Si les deux jeunes filles sont revenues sur le pourquoi de ce baiser symbolique, devenu historique, dans les médias puis dans ce film documentaire de 52 mn, elles ont ensuite préféré sortir des questionnements et conséquences politiques de leur geste, n'imaginant pas créer un tel buzz - la photo sera même agrandie pour figurer dans l'expo Au bazar du genre du tout nouveau Mucem, en 2013 ! Mais le cliché a la vie dure. Il a continué son chemin, notamment sur les sites militants de lutte contre l'homophobie. Il est régulièrement utilisé par la plate-forme pour le changement change.org, les réseaux sociaux, comme un symbole du mouvement pour l'avancée des droits. Le documentaire connaît depuis une belle vie dans de nombreux festivals, notamment LGBT , en France et à l'étranger (Belgique, Afrique du Sud, Inde, Allemagne, Autriche) et sera probablement bientôt édité en DVD - VOD.

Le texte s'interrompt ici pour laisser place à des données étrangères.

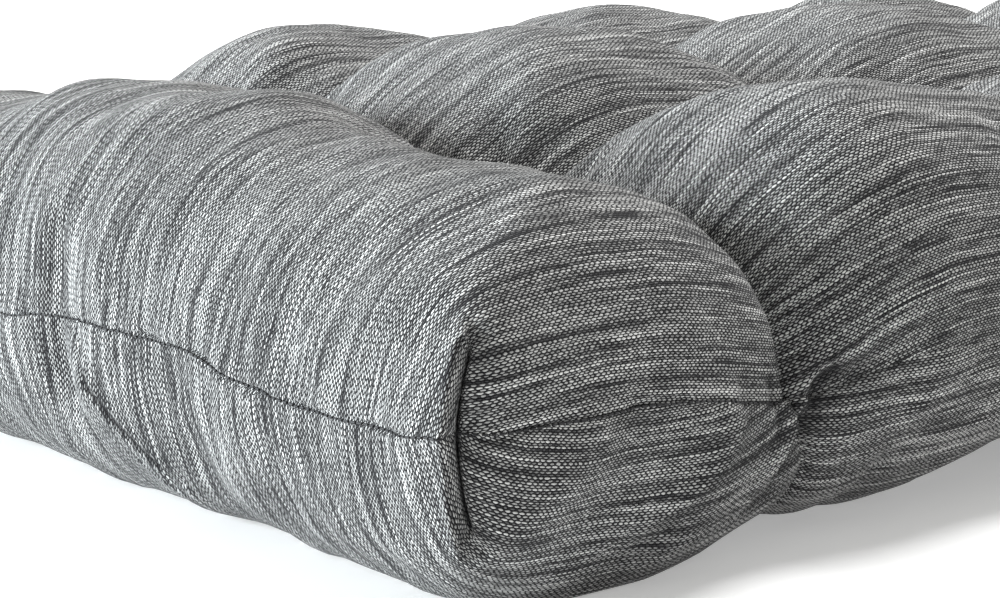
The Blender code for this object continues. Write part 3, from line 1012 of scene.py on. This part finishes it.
studio = {
    "floor": (0.89, 0.89, 0.89, 1),
    "floorGlow": 0.32,
    "floorRoughness": 0.9,
    "floorReach": 12.0,
    "sky": 0.345,
    "skyColour": (1.0, 0.99, 0.94, 1),
    "key": {"place": (-2.65, 1.4, 0.5), "aim": (-0.45, 0.0, 0.05), "size": 1.2, "power": 194.0,
            "colour": (0.905, 0.985, 1.025)},
    "top": {"place": (0.8, 0.6, 2.6), "aim": (0.0, 0.0, 0.0), "size": 2.2, "power": 155.0,
            "colour": (1.0, 1.0, 1.0)},
}


def areaLight(name, spec):
    light = bpy.data.lights.new(name, "AREA")
    light.shape = "DISK"
    light.size = spec["size"]
    light.energy = spec["power"]
    light.color = spec["colour"]
    lamp = placed(name, light)
    lamp.location = spec["place"]
    lamp.rotation_euler = (Vector(spec["aim"]) - Vector(spec["place"])).to_track_quat("-Z", "Y").to_euler()


def buildStudio():
    world = bpy.data.worlds.new("softStudio")
    bpy.context.scene.world = world
    world.use_nodes = True
    sky = world.node_tree.nodes["Background"].inputs
    sky["Color"].default_value = studio["skyColour"]
    sky["Strength"].default_value = studio["sky"]
    mesh = bpy.data.meshes.new("floor")
    reach = studio["floorReach"]
    corners = [(-reach, -reach, 0), (reach, -reach, 0), (reach, reach, 0), (-reach, reach, 0)]
    mesh.from_pydata(corners, [], [(0, 1, 2, 3)])
    floor = placed("floor", mesh)
    s = Shader("paleFloor")
    s.feed("Base Color", studio["floor"])
    s.feed("Roughness", studio["floorRoughness"])
    s.feed("Emission Color", (1, 1, 1, 1))
    s.feed("Emission Strength", studio["floorGlow"])
    mesh.materials.append(s.material)
    areaLight("keyLight", studio["key"])
    areaLight("topLight", studio["top"])


photoCamera = {
    "fromCorner": (-0.474, -0.599, 0.244),
    "yaw": 50.7,  # from +X towards +Y, in degrees
    "pitch": 10.5,  # downwards
    "roll": 0.26,
    "focal": 2816.0,  # in pixels of the picture
    "width": 1000,  # of the picture, in pixels
    "sensor": 36.0,
    "nearest": 0.01,
}


def buildCamera():
    yaw, pitch, roll = (math.radians(photoCamera[k]) for k in ("yaw", "pitch", "roll"))
    look = Vector((math.cos(yaw) * math.cos(pitch), math.sin(yaw) * math.cos(pitch), -math.sin(pitch)))
    level = look.cross(Vector((0, 0, 1))).normalized()
    lift = level.cross(look)
    right = level * math.cos(roll) + lift * math.sin(roll)
    up = lift * math.cos(roll) - level * math.sin(roll)
    place = nearCorner + Vector(photoCamera["fromCorner"])
    lens = bpy.data.cameras.new("photoCamera")
    lens.sensor_width = photoCamera["sensor"]
    lens.lens = photoCamera["focal"] * photoCamera["sensor"] / photoCamera["width"]
    lens.clip_start = photoCamera["nearest"]
    camera = placed("photoCamera", lens)
    turn = Matrix((right, up, -look)).transposed().to_4x4()
    camera.matrix_world = Matrix.Translation(place) @ turn
    bpy.context.scene.camera = camera


# The closing stitches, seen as short dark threads down in the seam and in the darts: real threads whose
# near-black colour is painted shade for the seam's gaps
stitches = {
    "length": 0.0018,
    "radius": 0.0004,
    "pitch": 0.0027,
    "lift": 0.0006,  # above the bottom of the seam
    "leastScale": (0.8, 0.8, 0.7),
    "mostScale": (1.1, 1.1, 1.15),
    "sides": 6,
    "seed": 4,
    # near-black: painted shade of the gaps in the seam, carried by the threads
    "colour": (0.012, 0.012, 0.014, 1),
    "roughness": 0.7,
}


def stitchTree():
    t = Tree(bpy.data.node_groups.new("stitchRow", "GeometryNodeTree"))
    ports = t.tree.interface
    ports.new_socket("Geometry", in_out="INPUT", socket_type="NodeSocketGeometry")
    inputs = {}
    for name, kind in (("Pitch", "Float"), ("Length", "Float"), ("Radius", "Float"), ("Seed", "Int"),
                       ("Thread", "Material")):
        inputs[name] = ports.new_socket(name, in_out="INPUT", socket_type="NodeSocket" + kind).identifier
    ports.new_socket("Geometry", in_out="OUTPUT", socket_type="NodeSocketGeometry")
    start = t.node("NodeGroupInput")
    path, pitch, long, radius, seed, dye = (t.signal(start, name) for name in ("Geometry", *inputs))
    curve = t.signal(t.node("GeometryNodeMeshToCurve", Mesh=path))
    spots = t.signal(t.node("GeometryNodeResampleCurve", {"mode": "LENGTH"}, Curve=curve, Length=pitch))
    way = t.signal(t.node("GeometryNodeInputTangent"))
    facing = t.signal(t.node("FunctionNodeAlignRotationToVector", {"axis": "Z"}, Vector=way))
    thread = t.node("GeometryNodeMeshCylinder", Vertices=stitches["sides"], Radius=radius, Depth=long)
    scale = t.signal(t.node("FunctionNodeRandomValue", {"data_type": "FLOAT_VECTOR"}, Seed=seed,
                            Min=stitches["leastScale"], Max=stitches["mostScale"]))
    laid = t.signal(t.node("GeometryNodeInstanceOnPoints", Points=spots, Instance=t.signal(thread),
                           Rotation=facing, Scale=scale))
    real = t.signal(t.node("GeometryNodeRealizeInstances", Geometry=laid))
    dyed = t.signal(t.node("GeometryNodeSetMaterial", Geometry=real, Material=dye))
    t.node("NodeGroupOutput", Geometry=dyed)
    return t.tree, inputs


def buildStitches(lines):
    s = Shader("stitchThread")
    s.feed("Base Color", stitches["colour"])
    s.feed("Roughness", stitches["roughness"])
    points, edges = [], []
    for k, line in enumerate(lines):
        start = len(points)
        points += line.tolist()
        hidden = covered(line)
        shown = [i for i in range(len(line) - 1) if not (hidden[i] and hidden[i + 1])]
        edges += [(start + i, start + i + 1) for i in shown]
        if k == 0:
            edges.append((start + len(line) - 1, start))  # the seam runs all round
    path = bpy.data.meshes.new("stitchPath")
    path.from_pydata(points, edges, [])
    row = placed("stitchPath", path)
    tree, inputs = stitchTree()
    sewn = row.modifiers.new("stitchRow", "NODES")
    sewn.node_group = tree
    for name in ("Pitch", "Length", "Radius", "Seed"):
        sewn[inputs[name]] = stitches[name.lower()]
    sewn[inputs["Thread"]] = s.material
    made = bpy.data.meshes.new_from_object(row.evaluated_get(bpy.context.evaluated_depsgraph_get()))
    bpy.data.objects.remove(row, do_unlink=True)
    made.name = "seamStitches"
    made.materials.clear()
    made.materials.append(s.material)
    return placed("seamStitches", made)


cover, sewnLines = buildCushion()
cover.data.materials.append(weaveMaterial())
print("cover:", len(cover.data.polygons), "faces")
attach(cover, "root")
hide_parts("cushion")
stitching = buildStitches(sewnLines)
print("stitches:", len(stitching.data.polygons), "faces")
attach(stitching, "root")
buildStudio()
buildCamera()
bpy.context.scene.view_settings.view_transform = "Standard"
print("studio and camera ready")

"C'est génial de voir cette nouvelle génération pour qui être homo ou hétéro est indifférent", nous confie Valérie Mitteaux, encore fascinée de voir à quel point cette photo est devenue emblématique d'un mouvement planétaire de défense des droits des homosexuels. Pour cette ancienne journaliste, qui monte actuellement un documentaire sur une famille rom qu'elle suit depuis 12 ans lorsqu'elle s'est installée en France, cette photo reflète aussi une époque. La naissance de la Manif pour tous. "Un mouvement qui a permis à des personnes homophobes d'avoir une visibilité, de tenir un discours obscène et extrêmement violent au nom de la soi-disant défense de l'enfant : ce sont plus de 100 000 enfants de couples homosexuels qui ont pu se sentir visés !"

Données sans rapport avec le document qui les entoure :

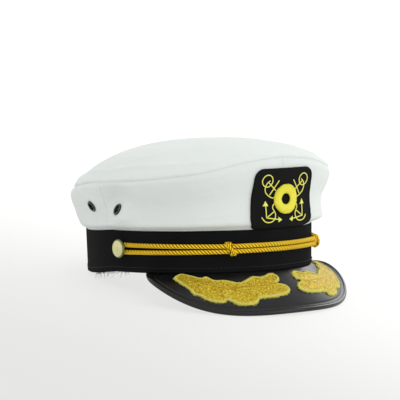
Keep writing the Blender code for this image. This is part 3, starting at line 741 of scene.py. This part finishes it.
def bar_along(name, path, guide, radius, sides=16, closed=False, core=None):
    """A round bar: path + r (cos a guide + sin a side).

    Its UVs are the length and the hoop or, where a core is given, the length and the way off that core.
    """
    guide, side = square_to(path, guide, closed)
    angle = np.linspace(0, 2 * math.pi, sides, endpoint=False)[None, :, None]
    radius = np.broadcast_to(radius, len(path))[:, None, None]
    points = path[:, None] + radius * (np.cos(angle) * guide[:, None] + np.sin(angle) * side[:, None])
    length = run_along(np.vstack([path, path[:1]]) if closed else path)
    hoop = np.linspace(0, 1, sides + 1)
    if core is not None:
        off = np.linalg.norm(points - core[:, None], axis=-1) / radius[:, :, 0]
        hoop = np.hstack([off, off[:, :1]])
        hoop = np.vstack([hoop, hoop[:1]]) if closed else hoop
    return surface(name, points, around=closed, hoop=True, flat=columns(length[:, None], hoop))


edge_turns = spread_turns(VISOR_TURN * BINDING_END, 321)
edge = visor_face(edge_turns, 1.0)
edge_way = unit(np.gradient(edge, axis=0))
edge_up = unit(np.cross(edge_way, edge - visor_face(edge_turns, 0.98)))
edge_line = edge + np.cross(edge_way, edge_up) * BINDING_WIDTH / 2 - edge_up * VISOR_BOARD / 2
edge_width = 0.50 + 0.50 * ease((VISOR_TURN * BINDING_END - np.abs(edge_turns)) / math.radians(6))
edge_width[[0, -1]] *= 0.3
binding = bar_along("visor_edge_binding", edge_line, edge_up, BINDING_WIDTH / 2 * edge_width, sides=28)
sew_on(binding, BINDING_VINYL, "black_vinyl", "visor_binding")

# ---- Leaf sprays
# Three oak leaves on each side of the visor, embroidered in gold: a thick satin border of pale yellow thread
# round a raised ground of glittering metal thread, with lower seams between the leaves.
SPRAY_THICKNESS = 0.0012
SPRAY_BORDER = 0.0018
SEAM_START = 0.0004
TRIM_SHIFT = 0.0034
SPRAY_STEP = 0.00042
SATIN_STEP = 0.0005
SATIN_RADIUS = 0.00021
SPRAY = np.array([
    # share of the visor's half turn, reach
    (0.795, 0.33), (0.770, 0.06), (0.700, 0.10), (0.630, 0.17), (0.590, 0.12), (0.540, 0.22), (0.465, 0.22),
    (0.380, 0.29), (0.330, 0.24), (0.270, 0.14), (0.200, 0.16), (0.120, 0.08), (0.080, 0.14), (0.075, 0.25),
    (0.110, 0.35), (0.055, 0.42), (0.040, 0.53), (0.070, 0.61), (0.130, 0.65), (0.200, 0.67), (0.270, 0.68),
    (0.295, 0.77), (0.345, 0.81), (0.405, 0.80), (0.465, 0.71), (0.495, 0.78), (0.580, 0.77), (0.620, 0.71),
    (0.665, 0.69), (0.685, 0.60),
])
LEAF_SEAMS = (
    # lines of (share of the half turn, reach) between the leaves
    ((0.27, 0.68), (0.33, 0.56), (0.44, 0.47), (0.56, 0.40), (0.69, 0.30)),
    ((0.11, 0.35), (0.19, 0.40), (0.31, 0.40), (0.44, 0.44)),
    ((0.465, 0.71), (0.50, 0.58), (0.56, 0.46)),
)
SPRAY_SCALE = np.array([VISOR_TURN * 0.105, 0.040])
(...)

Conscients de l'importance d'aller à la rencontre des jeunes pour libérer la parole, mais surtout susciter le dialogue et la réflexion, l'association SOS Homophobie va continuer à donner vie à ce documentaire. Elle prévoit des interventions dans des centres sociaux marseillais, qui débutent ce mois-ci, sur le modèle des Interventions en milieu scolaire qu'elle réalise déjà depuis 2010 dans la région - plus de 5 500 élèves sensibilisés lors de cette année scolaire ! L'idée étant de projeter le documentaire puis d'ouvrir le débat sur le film et l'homophobie avec les ados. "Déconstruire les préjugés, et parler du vivre-ensemble. Ces questions liées à la sexualité sont la cause de nombreux suicides. Il s'agit de santé publique", plaide-t-on chez SOS Homophobie. "Nous sommes de mieux en mieux accueillis par le personnel éducatif qui a désormais bien conscience des enjeux, développe Alain Pécoult, de la délégation Paca. Et globalement, on parle d'homosexualité de manière plus libérée avec les élèves qu'en 2012-2013, lors du débat sur le mariage gay." Bref, Le baiser de Marseille n'a pas fini de faire parler de lui, et de faire se délier les langues.